Combat is simplified as well. A couple of the gamers in my group who have played the OWoD have had some complaints about the combat system but I really like it. Let's say you want to shoot a guy. You'd roll your Dexterity characteristic and your Firearms skill together in d10s. Let's say my Dex is ••• and my firearms is ••. I now have five dice. If I were throwing something at him, or punching him the guy would subtract his Defence characteristic from my dice pool, but I'm shooting him so he doesn't (it's hard to dodge bullets). Instead he's got a Kevlar vest which takes 2 away from any firearms dice pool. I now roll 3d10 and look for 8s, 9s, and 0s.
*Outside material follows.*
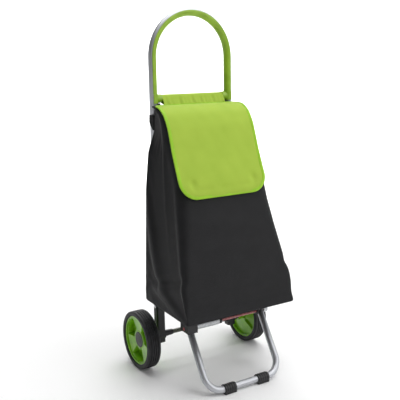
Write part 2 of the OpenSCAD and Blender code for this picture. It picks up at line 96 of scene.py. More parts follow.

I roll an 8 and a 0. I pick up the 0 and re-roll it giving me a 3. I still hit twice with the 8 and the original 0 so I do two points of lethal (as opposed to bashing or aggravated) damage, and we see if the guy dies.
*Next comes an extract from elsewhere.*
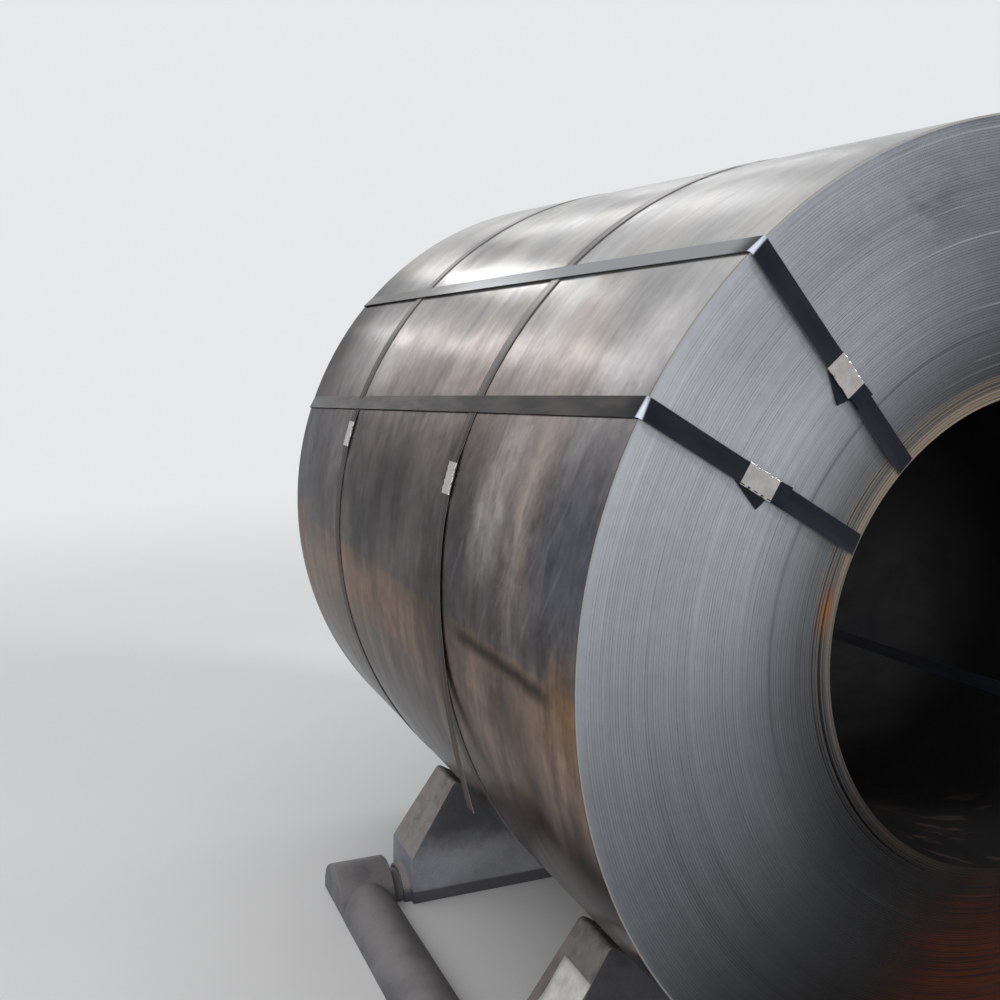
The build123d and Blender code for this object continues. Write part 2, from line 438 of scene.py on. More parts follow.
def coil_place(start, place):
    """Radius, angle in degrees from the top towards the left, and x, y and z from the axis."""
    x, y, height = place.parts()
    z = height - AXIS.z
    radius = start.maths("SQRT", x * x + z * z)
    return radius, start.maths("ARCTAN2", -x, z) * degrees(1), x, y, z


def edge_paint(start, place):
    """Sheared edges with ring brush marks, and a painted sheen that makes them bright on one diagonal
    and dark on the other; painted shade towards the bore and low on the near end, a dark orange
    patch beside it, a painted highlight along the rim, and beige that is partly painted highlight
    and a rusty spot on the turns near the bore."""
    radius, past, x, y, z = coil_place(start, place)
    near_end = start.maths("LESS_THAN", y, 0.0)
    wander = start.noise(start.vector(x * 2.2, y, z * 2.2), 1.0, 1.0) * 0.010
    ring = start.noise(start.vector((radius + wander) * 270, x * 0.9, z * 0.9), 1.0, 3.0, 0.6)
    band = start.noise(start.vector((radius + wander) * 30, x * 1.5, z * 1.5), 1.0, 3.0)
    scored = start.noise(start.vector((radius + wander) * 110, x * 0.8, z * 0.8 + 5), 1.0, 2.0)
    cloud = start.noise(start.vector(x * 4, y * 3, z * 4), 1.0, 4.0)
    fine = start.noise(start.vector(x * 60, y * 9, z * 60), 1.0, 4.0, 0.7)
    groups = radius.bump_at(0.703, 0.012) + radius.bump_at(0.679, 0.008)
    groups = groups + radius.bump_at(0.482, 0.022) + radius.bump_at(0.436, 0.022)
    # Painted sheen: bright on one diagonal and dark on the other, as ring brush marks catch the light.
    painted_sheen = ((x * x - z * z) * 0.53 - x * z * 1.70) / (radius * radius)
    colour = (painted_sheen * 0.5 + 0.5 + (cloud - 0.5) * 0.16).ramp(
        (0.0, (0.044, 0.046, 0.049)), (0.12, (0.056, 0.059, 0.064)), (0.28, (0.09, 0.095, 0.103)),
        (0.48, (0.140, 0.148, 0.162)), (0.62, (0.172, 0.181, 0.197)), (0.81, (0.240, 0.252, 0.272)),
        (0.94, (0.305, 0.318, 0.340)), (1.0, (0.345, 0.357, 0.378)),
    )
    # Painted shade towards the bore, and a little painted light near the rim.
    towards_bore = radius.step(BORE, BORE + 0.2, 0.26, 0.97)
    colour = colour.tinted(towards_bore * radius.step(RIM - 0.1, RIM, 1.0, 1.13))
    colour = colour.tinted(ring.step(0.25, 0.75, 0.92, 1.08) * band.step(0.3, 0.7, 0.96, 1.04))
    colour = colour.tinted(fine.step(0.25, 0.75, 0.95, 1.05))
    dark_line = scored.step(0.42, 0.34) * groups * 0.4 + scored.step(0.33, 0.29) * 0.1
    colour = start.mix(dark_line, colour, (0.05, 0.052, 0.055))
    smear = start.noise(start.vector(x * 5, y, z * 13), 1.0, 5.0, 0.65).step(0.46, 0.56)
    smear = smear * past.bump_at(20, 17) * radius.bump_at(0.69, 0.09)
    colour = start.mix(smear * near_end * 0.55, colour, (0.08, 0.085, 0.095))
    # Beige on the turns near the bore, strongest towards the top: partly the turns' colour, partly a
    # painted highlight on their lit edges.
    beige = start.noise(start.vector(radius * 330, x * 1.5, z * 1.5), 1.0, 2.0).step(0.35, 0.6)
    beige = beige * radius.step(BORE + 0.05, BORE + 0.008)
    beige = beige * (past.size() / 180).step(0.72, 0.3, 0.1, 0.8)
    colour = start.mix(beige, colour, (0.26, 0.20, 0.145))
    spot = past.bump_at(79, 8) * radius.bump_at(BORE + 0.017, 0.016) * near_end
    colour = start.mix(spot * ring.step(0.3, 0.6, 0.5, 1), colour, (0.24, 0.105, 0.04))
    # Painted shade low on the near end, nearly black towards the lower right.
    low = (x * 0.6 - z + 0.06 + (cloud - 0.5) * 0.2).step(0.0, 0.52) * near_end
    colour = start.mix(low * 0.97, colour, (0.005, 0.0045, 0.004))
    # Dark orange patch low on the near end, streaked along the turns.
    from_orange_patch = start.maths("SQRT", (x + 0.05) * (x + 0.05) + (z + 0.57) * (z + 0.57))
    orange_patch = (from_orange_patch + (cloud - 0.5) * 0.3 + (band - 0.5) * 0.08).step(0.24, 0.05) * near_end
    streak = start.noise(start.vector(radius * 160, x * 2.0, z * 2.0), 1.0, 3.0, 0.6)
    colour = start.mix(orange_patch * streak.step(0.25, 0.6) * 0.95, colour, (0.048, 0.0095, 0.002))
    # Painted highlight along the rim's edge.
    colour = start.mix(radius.step(RIM - 0.004, RIM - 0.0015) * 0.5, colour, (0.36, 0.33, 0.30))
    return colour, cloud.step(0.2, 0.8, 0.42, 0.55), ring, 0.00012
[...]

Beyond that each of the settings has their own special rules on how to use powers, or create supernatural characters, but I'm not going to focus much more on the rules because the game itself likes to put story before rules anyway, so let's move on.

Mage, whatever. This leads to a nicer cohesion between the various supernatural beings in the setting and can even allow for your group to contain a Vampire, a Werewolf, a Mage, and a Changeling, though this isn't very common, and all those groups have very good reasons for never wanting to hang out with each other at all.
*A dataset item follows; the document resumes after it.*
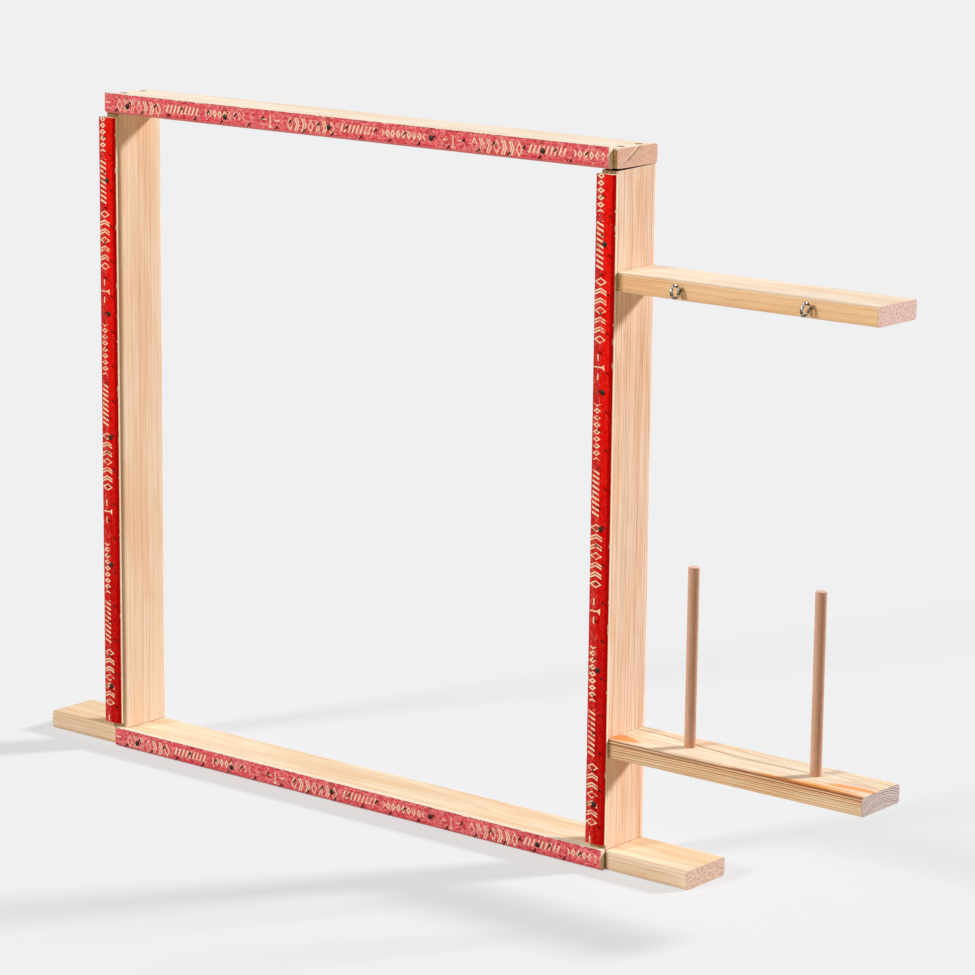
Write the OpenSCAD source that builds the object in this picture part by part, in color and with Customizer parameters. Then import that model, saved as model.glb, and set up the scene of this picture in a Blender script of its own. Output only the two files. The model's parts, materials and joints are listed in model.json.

So what is the World of Darkness? Well, it's our world, but darker. Despair runs thicker through the streets, over which loom gargoyles and other forms of Gothic architecture. Cities are more corrupt, crime and violence is everywhere, and law enforcement and heroes are few. This world is inhabited by dangerous things that lurk at the edge of light: Vampires, Werewolves, Spirits, demons, ghosts; and these dangerous things are the people you play.

Of course the game is as depressing, or as evil as you want. In my last (and first) Vampire: the Requiem (V:tR) campaign there was a creepy Nosferatu Vampire, striding the alleyways next to an amoral Kindred (Vampire) who seeks only knowledge, a lone wolf criminal, and a wealthy eccentric who was on a mission to find the killers of his father and a missing girl from his past. They actually banded together and chose the lesser of two evils threatening Vancouver.

After I really got into these games I began to see past what some people would consider pretension and overwrought drama of these games and see a very well-constructed platform from which to launch adventures taking place in the modern age (or in the past, as the Requiem for Rome book allows you to do). Not only was I intrigued by being allowed to play "serious" games in modern times, but I really liked the story emphasis that seems to seep from even the character sheets. I've played through Vampire: the Requiem, but next up a friend of mine will be running a Changeling: the Lost (C:tL) game also set in Vancouver, and just after the events of the Vampire campaign. It's a brilliant sense of continuity, and I relish the thought of being able to play on the other side of the Storyteller's screen. This is definitely one of my favorites and I can't wait to revisit the dark streets of the World of Darkness again, and hopefully regularly.